═════ Data extract
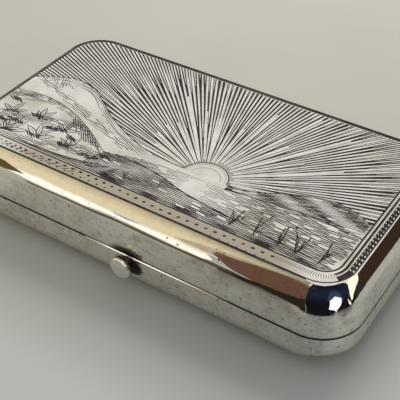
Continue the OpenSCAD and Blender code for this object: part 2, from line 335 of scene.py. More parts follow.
@dataclass(frozen=True)
class EngravedGround(Finish):
    """Sterling silver stoned flat before engraving, so it is whiter and softer than the polished shoulder."""

    silver: str = "#f6f3ee"
    shaded: str = "#d2ccc0"
    front_band_colour: str = "#bcb3a1"
    satin: float = 0.30

    def shade(self, tree: bpy.types.NodeTree) -> bpy.types.Node:
        """Adds the nodes of the stoned ground.

        Args:
            tree: The material's tree.

        Returns:
            The shader node.
        """
        vector = self.millimetres(tree)
        clouds = add_node(tree, "ShaderNodeTexNoise", {"Vector": vector, "Scale": 0.08, "Detail": 4.0, "Roughness": 0.6})
        grain = add_node(tree, "ShaderNodeTexNoise", {"Vector": vector, "Scale": 2.2, "Detail": 3.0, "Roughness": 0.6})
        # Stoning marks are 0.05 mm apart in the silver, and drawn as coarse as they need to show
        lines = add_node(tree, "ShaderNodeMath", {
            0: self.scratches(tree, 12, 0.3), 1: self.scratches(tree, 71, 0.45)}, operation="MAXIMUM")
        faint = add_node(tree, "ShaderNodeMath", {0: lines, 1: 0.6}, operation="MULTIPLY")
        tone = add_node(tree, "ShaderNodeMapRange", {0: clouds, 1: 0.35, 2: 0.7}, **SMOOTH)
        tone = add_node(tree, "ShaderNodeMath", {0: tone, 1: faint}, operation="MAXIMUM")
        colour = add_node(tree, "ShaderNodeMix", {0: tone, 6: linear(self.silver), 7: linear(self.shaded)}, data_type="RGBA")
        # The border's ground along the front is darker, fading out towards both ends
        place = add_node(tree, "ShaderNodeSeparateXYZ", {"Vector": vector})
        dull = add_node(tree, "ShaderNodeMapRange", {0: place.outputs["Y"], 1: -19.75, 2: -19.6, 3: 1.0, 4: 0.0})
        for low, high in ((-40, -20), (39, 31)):
            along = add_node(tree, "ShaderNodeMapRange", {0: place.outputs["X"], 1: low, 2: high}, **SMOOTH)
            dull = add_node(tree, "ShaderNodeMath", {0: dull, 1: along}, operation="MULTIPLY")
        colour = add_node(tree, "ShaderNodeMix", {0: dull, 6: colour.outputs[2], 7: linear(self.front_band_colour)}, data_type="RGBA")
        rough = add_node(tree, "ShaderNodeMapRange", {0: grain, 1: 0.3, 2: 0.7, 3: self.satin - 0.05, 4: self.satin + 0.1})
        relief = add_node(tree, "ShaderNodeMath", {0: lines, 1: 0.05, 2: clouds}, operation="MULTIPLY_ADD")
        relief = add_node(tree, "ShaderNodeBump", {"Height": relief, "Strength": 0.2, "Distance": 0.05 * MM})
        return add_node(tree, "ShaderNodeBsdfPrincipled", {
            "Base Color": colour.outputs[2], "Metallic": 1.0, "Roughness": rough, "Normal": relief})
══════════
* The task:
Please quote the data above in full, with no line missing.

* Answer below:
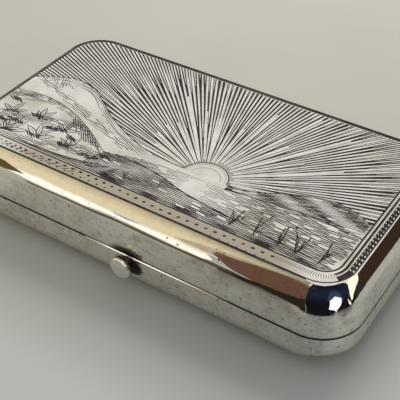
Continue the OpenSCAD and Blender code for this object: part 2, from line 335 of scene.py. More parts follow.
@dataclass(frozen=True)
class EngravedGround(Finish):
    """Sterling silver stoned flat before engraving, so it is whiter and softer than the polished shoulder."""

    silver: str = "#f6f3ee"
    shaded: str = "#d2ccc0"
    front_band_colour: str = "#bcb3a1"
    satin: float = 0.30

    def shade(self, tree: bpy.types.NodeTree) -> bpy.types.Node:
        """Adds the nodes of the stoned ground.

        Args:
            tree: The material's tree.

        Returns:
            The shader node.
        """
        vector = self.millimetres(tree)
        clouds = add_node(tree, "ShaderNodeTexNoise", {"Vector": vector, "Scale": 0.08, "Detail": 4.0, "Roughness": 0.6})
        grain = add_node(tree, "ShaderNodeTexNoise", {"Vector": vector, "Scale": 2.2, "Detail": 3.0, "Roughness": 0.6})
        # Stoning marks are 0.05 mm apart in the silver, and drawn as coarse as they need to show
        lines = add_node(tree, "ShaderNodeMath", {
            0: self.scratches(tree, 12, 0.3), 1: self.scratches(tree, 71, 0.45)}, operation="MAXIMUM")
        faint = add_node(tree, "ShaderNodeMath", {0: lines, 1: 0.6}, operation="MULTIPLY")
        tone = add_node(tree, "ShaderNodeMapRange", {0: clouds, 1: 0.35, 2: 0.7}, **SMOOTH)
        tone = add_node(tree, "ShaderNodeMath", {0: tone, 1: faint}, operation="MAXIMUM")
        colour = add_node(tree, "ShaderNodeMix", {0: tone, 6: linear(self.silver), 7: linear(self.shaded)}, data_type="RGBA")
        # The border's ground along the front is darker, fading out towards both ends
        place = add_node(tree, "ShaderNodeSeparateXYZ", {"Vector": vector})
        dull = add_node(tree, "ShaderNodeMapRange", {0: place.outputs["Y"], 1: -19.75, 2: -19.6, 3: 1.0, 4: 0.0})
        for low, high in ((-40, -20), (39, 31)):
            along = add_node(tree, "ShaderNodeMapRange", {0: place.outputs["X"], 1: low, 2: high}, **SMOOTH)
            dull = add_node(tree, "ShaderNodeMath", {0: dull, 1: along}, operation="MULTIPLY")
        colour = add_node(tree, "ShaderNodeMix", {0: dull, 6: colour.outputs[2], 7: linear(self.front_band_colour)}, data_type="RGBA")
        rough = add_node(tree, "ShaderNodeMapRange", {0: grain, 1: 0.3, 2: 0.7, 3: self.satin - 0.05, 4: self.satin + 0.1})
        relief = add_node(tree, "ShaderNodeMath", {0: lines, 1: 0.05, 2: clouds}, operation="MULTIPLY_ADD")
        relief = add_node(tree, "ShaderNodeBump", {"Height": relief, "Strength": 0.2, "Distance": 0.05 * MM})
        return add_node(tree, "ShaderNodeBsdfPrincipled", {
            "Base Color": colour.outputs[2], "Metallic": 1.0, "Roughness": rough, "Normal": relief})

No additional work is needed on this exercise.